REQUIRED TASK |
Locate each line with the string "from" in the listing below and copy it.

EXERCISE INPUTS |
Begin

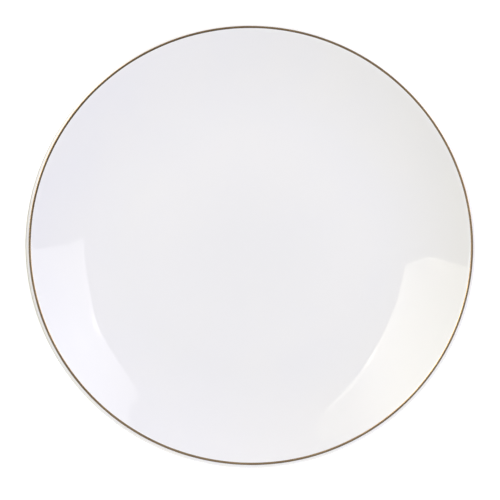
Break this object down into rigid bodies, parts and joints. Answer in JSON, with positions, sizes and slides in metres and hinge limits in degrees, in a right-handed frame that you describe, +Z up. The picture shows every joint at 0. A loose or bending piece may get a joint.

End
Begin

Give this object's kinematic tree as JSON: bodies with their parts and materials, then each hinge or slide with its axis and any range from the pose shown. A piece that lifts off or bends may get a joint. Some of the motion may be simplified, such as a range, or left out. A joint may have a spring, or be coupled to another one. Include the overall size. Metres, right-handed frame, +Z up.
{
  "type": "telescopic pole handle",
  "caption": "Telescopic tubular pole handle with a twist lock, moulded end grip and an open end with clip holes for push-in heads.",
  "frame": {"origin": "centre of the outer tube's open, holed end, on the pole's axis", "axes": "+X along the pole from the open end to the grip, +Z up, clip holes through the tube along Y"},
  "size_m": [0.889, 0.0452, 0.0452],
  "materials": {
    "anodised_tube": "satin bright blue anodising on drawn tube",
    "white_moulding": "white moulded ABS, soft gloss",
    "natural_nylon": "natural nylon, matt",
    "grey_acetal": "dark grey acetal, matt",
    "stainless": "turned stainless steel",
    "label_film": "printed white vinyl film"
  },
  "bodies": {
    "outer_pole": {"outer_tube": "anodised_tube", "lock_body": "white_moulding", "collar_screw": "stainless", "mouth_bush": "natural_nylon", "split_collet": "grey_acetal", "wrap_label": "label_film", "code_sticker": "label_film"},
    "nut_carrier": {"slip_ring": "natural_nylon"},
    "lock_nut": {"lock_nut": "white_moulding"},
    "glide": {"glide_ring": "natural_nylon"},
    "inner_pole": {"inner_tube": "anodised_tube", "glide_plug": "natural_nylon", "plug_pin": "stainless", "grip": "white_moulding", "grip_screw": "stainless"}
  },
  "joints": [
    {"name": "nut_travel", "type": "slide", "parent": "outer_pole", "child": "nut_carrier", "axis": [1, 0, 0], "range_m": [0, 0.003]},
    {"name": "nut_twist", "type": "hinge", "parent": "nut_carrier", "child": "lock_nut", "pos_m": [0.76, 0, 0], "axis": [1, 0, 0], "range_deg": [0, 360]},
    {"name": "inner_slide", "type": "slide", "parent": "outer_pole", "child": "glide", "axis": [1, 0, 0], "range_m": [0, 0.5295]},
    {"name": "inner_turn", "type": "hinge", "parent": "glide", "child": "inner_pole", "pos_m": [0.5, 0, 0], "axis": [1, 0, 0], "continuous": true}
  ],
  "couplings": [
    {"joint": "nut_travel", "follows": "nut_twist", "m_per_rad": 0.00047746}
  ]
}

End
Begin

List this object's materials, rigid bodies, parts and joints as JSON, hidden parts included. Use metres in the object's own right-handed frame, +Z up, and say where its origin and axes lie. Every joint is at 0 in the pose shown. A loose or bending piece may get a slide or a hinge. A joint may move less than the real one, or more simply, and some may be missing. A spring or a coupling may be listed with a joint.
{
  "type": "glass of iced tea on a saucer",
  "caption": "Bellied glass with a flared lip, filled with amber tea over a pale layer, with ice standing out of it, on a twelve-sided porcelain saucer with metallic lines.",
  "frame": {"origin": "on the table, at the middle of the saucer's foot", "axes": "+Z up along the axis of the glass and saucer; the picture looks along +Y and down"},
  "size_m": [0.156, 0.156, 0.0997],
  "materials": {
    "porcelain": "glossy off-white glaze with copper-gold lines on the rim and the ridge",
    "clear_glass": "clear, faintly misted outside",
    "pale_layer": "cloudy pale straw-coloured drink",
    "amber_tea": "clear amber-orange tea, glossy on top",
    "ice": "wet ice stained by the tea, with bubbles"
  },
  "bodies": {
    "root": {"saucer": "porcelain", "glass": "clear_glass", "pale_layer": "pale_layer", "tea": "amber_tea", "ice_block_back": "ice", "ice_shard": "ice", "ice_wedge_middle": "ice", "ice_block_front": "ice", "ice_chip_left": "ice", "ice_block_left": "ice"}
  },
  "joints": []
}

End

RIGHT ANSWER |
Give this object's kinematic tree as JSON: bodies with their parts and materials, then each hinge or slide with its axis and any range from the pose shown. A piece that lifts off or bends may get a joint. Some of the motion may be simplified, such as a range, or left out. A joint may have a spring, or be coupled to another one. Include the overall size. Metres, right-handed frame, +Z up.
  "frame": {"origin": "centre of the outer tube's open, holed end, on the pole's axis", "axes": "+X along the pole from the open end to the grip, +Z up, clip holes through the tube along Y"},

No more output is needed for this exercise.